> _TASK OBJECTIVE_
Copy out each line of the data that holds the word "from".

┄┄┄┄┄┄┄┄┄┄

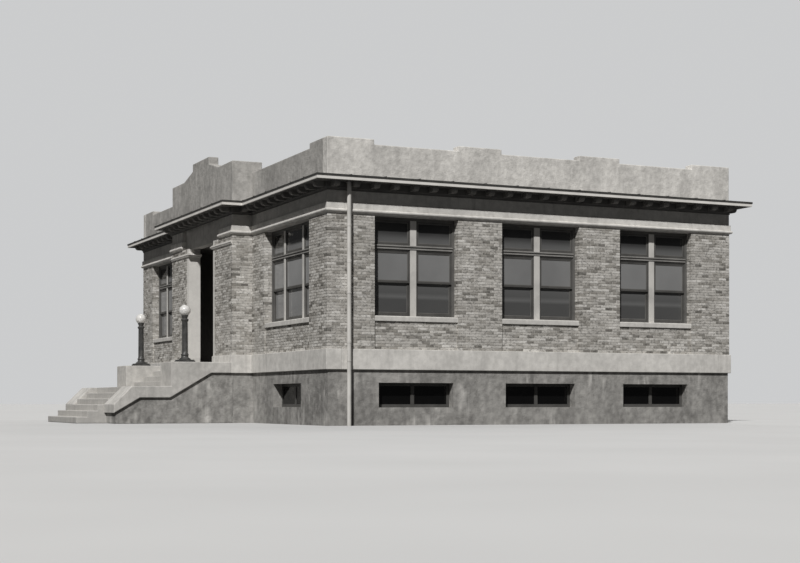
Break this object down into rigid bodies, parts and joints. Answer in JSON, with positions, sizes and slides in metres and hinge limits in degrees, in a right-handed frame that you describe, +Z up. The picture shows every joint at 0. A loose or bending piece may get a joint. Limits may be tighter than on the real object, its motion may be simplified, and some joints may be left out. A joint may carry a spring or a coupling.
{
  "type": "one-storey public library building",
  "caption": "Small brick public library on a raised basement, with an entrance bay, flat bracketed eave, parapet and divided front steps.",
  "frame": {"origin": "ground level, in the middle of the main body's plan", "axes": "+X along the front to the right as seen from the street, the front faces -Y, +Z up"},
  "size_m": [17, 16.09, 7.24],
  "materials": {
    "brick": "matte",
    "cement": "matte",
    "concrete": "matte",
    "stucco": "matte",
    "plaster": "matte",
    "painted_wood": "painted",
    "door_wood": "varnished",
    "glass": "clear",
    "iron": "painted",
    "globe_glass": "frosted",
    "sheet_metal": "matte"
  },
  "bodies": {
    "root": {"corner_piers": "brick", "wall_piers": "brick", "entrance_piers": "brick", "window_aprons": "brick", "water_table_front": "cement", "water_table_sides": "cement", "water_table_rear": "cement", "window_sills": "cement", "belt_course": "cement", "imposts": "cement", "cheek_walls": "cement", "basement_floor": "concrete", "basement_wall_front": "concrete", "basement_wall_sides": "concrete", "basement_wall_rear": "concrete", "cheek_bases": "concrete", "main_floor": "concrete", "upper_flight": "concrete", "lower_flight": "concrete", "roof_slab": "concrete", "bay_roof_slab": "concrete", "frieze_front": "stucco", "frieze_sides": "stucco", "frieze_rear": "stucco", "parapet_front": "stucco", "parapet_sides": "stucco", "parapet_rear": "stucco", "parapet_bay": "stucco", "porch_walls": "plaster", "porch_back_wall": "plaster", "porch_ceiling": "plaster", "window_frames_front": "painted_wood", "window_frames_sides": "painted_wood", "window_frames_rear": "painted_wood", "basement_window_frames": "painted_wood", "bed_moulding": "painted_wood", "eave_brackets": "painted_wood", "eave_fascia": "painted_wood", "entrance_doors": "door_wood", "glass": "glass", "lamp_posts": "iron", "lamp_globes": "globe_glass", "downspouts": "sheet_metal"}
  },
  "joints": []
}
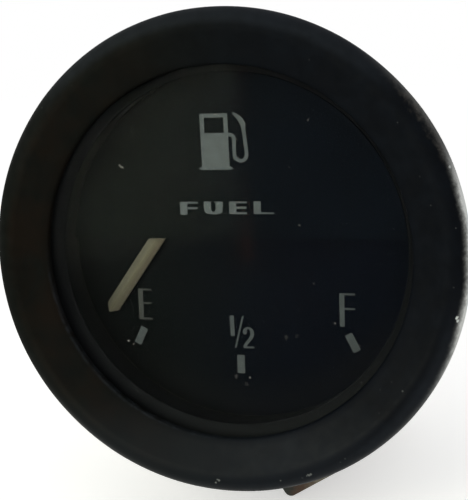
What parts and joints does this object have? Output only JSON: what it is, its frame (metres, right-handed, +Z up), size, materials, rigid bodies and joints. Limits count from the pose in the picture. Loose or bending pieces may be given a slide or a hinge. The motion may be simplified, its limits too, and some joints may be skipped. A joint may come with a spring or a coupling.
{
  "type": "fuel gauge",
  "caption": "Round panel-mounted fuel gauge with a black bezel, flat glass, masked dial and pointer, a thermal movement in a can, a lamp holder and a rear U clamp.",
  "frame": {"origin": "gauge's axis on the front plane of the panel, where the bezel's rear edge seats", "axes": "+Y backwards through the panel along the gauge axis, so the dial faces -Y; +Z up to 12 o'clock; +X to the right of someone reading the dial"},
  "size_m": [0.06, 0.0565, 0.0634],
  "materials": {
    "bezel_black": "satin black stoving paint over steel, worn at the rim",
    "front_glass": "clear flat glass",
    "rubber": "black rubber",
    "trim_black": "matt black paint",
    "case_zinc": "dull zinc plate with a yellowish passivation",
    "dial_black": "matt black with pale marks",
    "mask_black": "matt black with pale marks",
    "pointer_paint": "matt cream-grey paint",
    "steel": "plain steel",
    "plated_steel": "zinc plated steel",
    "brass": "dull brass",
    "bimetal": "bare bimetal strip",
    "heater_cloth": "woven glass sleeve",
    "heater_wire": "cotton-covered resistance wire",
    "insulator_brown": "brown bonded-paper insulator",
    "clamp_steel": "tan-brown passivated steel with light rust",
    "holder_plastic": "off-white moulded plastic",
    "bulb_glass": "clear bulb glass"
  },
  "bodies": {
    "case": {"glass": "front_glass", "glass_gasket": "rubber", "trim_ring": "trim_black", "case_can": "case_zinc", "dial_plate": "dial_black", "dial_mask": "mask_black", "mask_spacers": "plated_steel", "dial_screws": "plated_steel", "dial_pillars": "plated_steel", "arbor_bridge": "plated_steel", "bridge_rivets": "brass", "rear_bush": "brass", "movement_frame": "plated_steel", "frame_spacers": "brass", "movement_screws": "plated_steel", "quadrant_clip": "steel", "outer_insulator": "insulator_brown", "inner_insulator": "insulator_brown", "supply_terminal": "brass", "sender_terminal": "brass", "terminal_rivets": "brass", "earth_tab": "brass", "earth_rivet": "brass", "adjuster_plugs": "rubber", "mounting_studs": "plated_steel"},
    "bezel_body": {"bezel": "bezel_black"},
    "pointer_body": {"pointer": "pointer_paint", "pointer_arbor": "steel"},
    "zero_lever": {"zero_quadrant": "brass", "span_pivot_rivet": "steel"},
    "span_lever": {"span_quadrant": "brass", "bimetal_anchor_leg": "bimetal", "anchor_rivet": "steel"},
    "active_leg": {"bimetal_active_leg": "bimetal", "heater_sleeve": "heater_cloth", "heater_winding": "heater_wire"},
    "clamp": {"clamp_bracket": "clamp_steel", "spring_washers": "steel"},
    "lower_nut_body": {"lower_nut": "brass"},
    "upper_nut_body": {"upper_nut": "brass"},
    "lamp_holder": {"bulb_holder": "holder_plastic", "lamp_contacts": "brass", "lamp_terminal": "brass"},
    "bulb_body": {"bulb": "bulb_glass"}
  },
  "joints": [
    {"name": "bezel_turn", "type": "hinge", "parent": "case", "child": "bezel_body", "pos_m": [0, 0, 0], "axis": [0, -1, 0], "range_deg": [0, 30]},
    {"name": "pointer_swing", "type": "hinge", "parent": "case", "child": "pointer_body", "pos_m": [0, 0, 0.0165], "axis": [0, -1, 0], "range_deg": [0, 64], "stiffness_Nm_per_rad": 0.001},
    {"name": "zero_adjust", "type": "hinge", "parent": "case", "child": "zero_lever", "pos_m": [0, 0, 0.0165], "axis": [0, -1, 0], "range_deg": [-2.5, 2.5]},
    {"name": "span_adjust", "type": "hinge", "parent": "zero_lever", "child": "span_lever", "pos_m": [-0.009, 0, 0.014], "axis": [0, -1, 0], "range_deg": [-1.5, 1.5]},
    {"name": "bimetal_flex", "type": "hinge", "parent": "span_lever", "child": "active_leg", "pos_m": [0, 0, -0.01075], "axis": [0, 1, 0], "range_deg": [0, 6.15]},
    {"name": "clamp_slide", "type": "slide", "parent": "case", "child": "clamp", "axis": [0, 1, 0], "range_m": [0, 0.004]},
    {"name": "upper_nut_spin", "type": "hinge", "parent": "clamp", "child": "upper_nut_body", "pos_m": [-0.01346, 0, 0.00928], "axis": [0, 1, 0], "range_deg": [0, 2057.14]},
    {"name": "lower_nut_spin", "type": "hinge", "parent": "clamp", "child": "lower_nut_body", "pos_m": [0.00244, 0, -0.01617], "axis": [0, 1, 0], "range_deg": [0, 2057.14]},
    {"name": "bulb_holder_pull", "type": "slide", "parent": "case", "child": "lamp_holder", "axis": [0, 1, 0], "range_m": [0, 0.02]},
    {"name": "bulb_pull", "type": "slide", "parent": "lamp_holder", "child": "bulb_body", "axis": [0, -1, 0], "range_m": [0, 0.005]}
  ],
  "couplings": [
    {"joint": "bimetal_flex", "follows": "pointer_swing", "ratio": 0.0943},
    {"joint": "upper_nut_spin", "follows": "clamp_slide", "rad_per_m": 8975.9},
    {"joint": "lower_nut_spin", "follows": "clamp_slide", "rad_per_m": 8975.9}
  ]
}
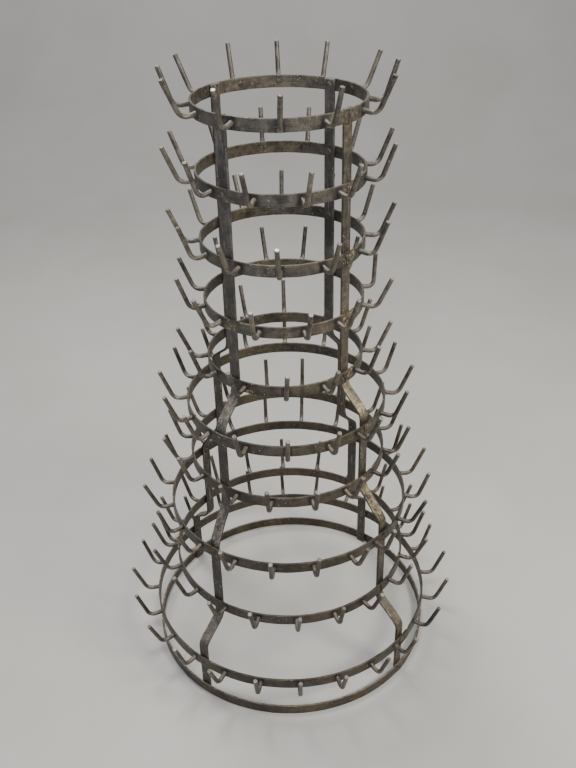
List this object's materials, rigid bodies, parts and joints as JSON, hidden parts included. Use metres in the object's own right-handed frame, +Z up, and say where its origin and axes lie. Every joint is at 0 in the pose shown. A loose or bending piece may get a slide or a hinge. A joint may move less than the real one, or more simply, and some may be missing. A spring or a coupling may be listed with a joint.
{
  "type": "bottle drying rack",
  "caption": "Free-standing tiered iron rack: riveted hoops on four flat stepped uprights, widening to the floor, with outward bent rod hooks on which upturned bottles drain.",
  "frame": {"origin": "centre of the rack's outline, on the floor", "axes": "+Z up; the front of the rack is toward -Y and +X is to its right seen from the front"},
  "size_m": [0.7087, 0.7072, 1.2254],
  "materials": {
    "hoop_iron": "old forged strip and rod, dark grey-brown, semi-matt, dusty, with rusty spots and bright worn rod ends",
    "base_iron": "old forged strip, dark grey-brown with floor dust and rust along the edges",
    "bar_iron": "old forged flat bar, dark grey-brown, rubbed paler and golden brown where it slopes outward",
    "rivet_iron": "hammered round rivet heads, dark and rusty"
  },
  "bodies": {
    "root": {"hooked_hoop_01": "hoop_iron", "hooked_hoop_02": "hoop_iron", "hooked_hoop_03": "hoop_iron", "hooked_hoop_04": "hoop_iron", "hooked_hoop_05": "hoop_iron", "hooked_hoop_06": "hoop_iron", "hooked_hoop_07": "hoop_iron", "hooked_hoop_08": "hoop_iron", "hooked_hoop_09": "hoop_iron", "hooked_hoop_10": "hoop_iron", "base_hoop": "base_iron", "upright_front_left": "bar_iron", "upright_front_right": "bar_iron", "upright_back_right": "bar_iron", "upright_back_left": "bar_iron", "rivet_front_left_01": "rivet_iron", "rivet_front_left_02": "rivet_iron", "rivet_front_left_03": "rivet_iron", "rivet_front_left_04": "rivet_iron", "rivet_front_left_05": "rivet_iron", "rivet_front_left_06": "rivet_iron", "rivet_front_left_07": "rivet_iron", "rivet_front_left_08": "rivet_iron", "rivet_front_left_09": "rivet_iron", "rivet_front_left_10": "rivet_iron", "rivet_front_left_11": "rivet_iron", "rivet_front_right_01": "rivet_iron", "rivet_front_right_02": "rivet_iron", "rivet_front_right_03": "rivet_iron", "rivet_front_right_04": "rivet_iron", "rivet_front_right_05": "rivet_iron", "rivet_front_right_06": "rivet_iron", "rivet_front_right_07": "rivet_iron", "rivet_front_right_08": "rivet_iron", "rivet_front_right_09": "rivet_iron", "rivet_front_right_10": "rivet_iron", "rivet_front_right_11": "rivet_iron", "rivet_back_right_01": "rivet_iron", "rivet_back_right_02": "rivet_iron", "rivet_back_right_03": "rivet_iron", "rivet_back_right_04": "rivet_iron", "rivet_back_right_05": "rivet_iron", "rivet_back_right_06": "rivet_iron", "rivet_back_right_07": "rivet_iron", "rivet_back_right_08": "rivet_iron", "rivet_back_right_09": "rivet_iron", "rivet_back_right_10": "rivet_iron", "rivet_back_right_11": "rivet_iron", "rivet_back_left_01": "rivet_iron", "rivet_back_left_02": "rivet_iron", "rivet_back_left_03": "rivet_iron", "rivet_back_left_04": "rivet_iron", "rivet_back_left_05": "rivet_iron", "rivet_back_left_06": "rivet_iron", "rivet_back_left_07": "rivet_iron", "rivet_back_left_08": "rivet_iron", "rivet_back_left_09": "rivet_iron", "rivet_back_left_10": "rivet_iron", "rivet_back_left_11": "rivet_iron"}
  },
  "joints": []
}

┄┄┄┄┄┄┄┄┄┄

> _OUTPUT FOR THIS TASK_
  "frame": {"origin": "ground level, in the middle of the main body's plan", "axes": "+X along the front to the right as seen from the street, the front faces -Y, +Z up"},
What parts and joints does this object have? Output only JSON: what it is, its frame (metres, right-handed, +Z up), size, materials, rigid bodies and joints. Limits count from the pose in the picture. Loose or bending pieces may be given a slide or a hinge. The motion may be simplified, its limits too, and some joints may be skipped. A joint may come with a spring or a coupling.
  "frame": {"origin": "centre of the rack's outline, on the floor", "axes": "+Z up; the front of the rack is toward -Y and +X is to its right seen from the front"},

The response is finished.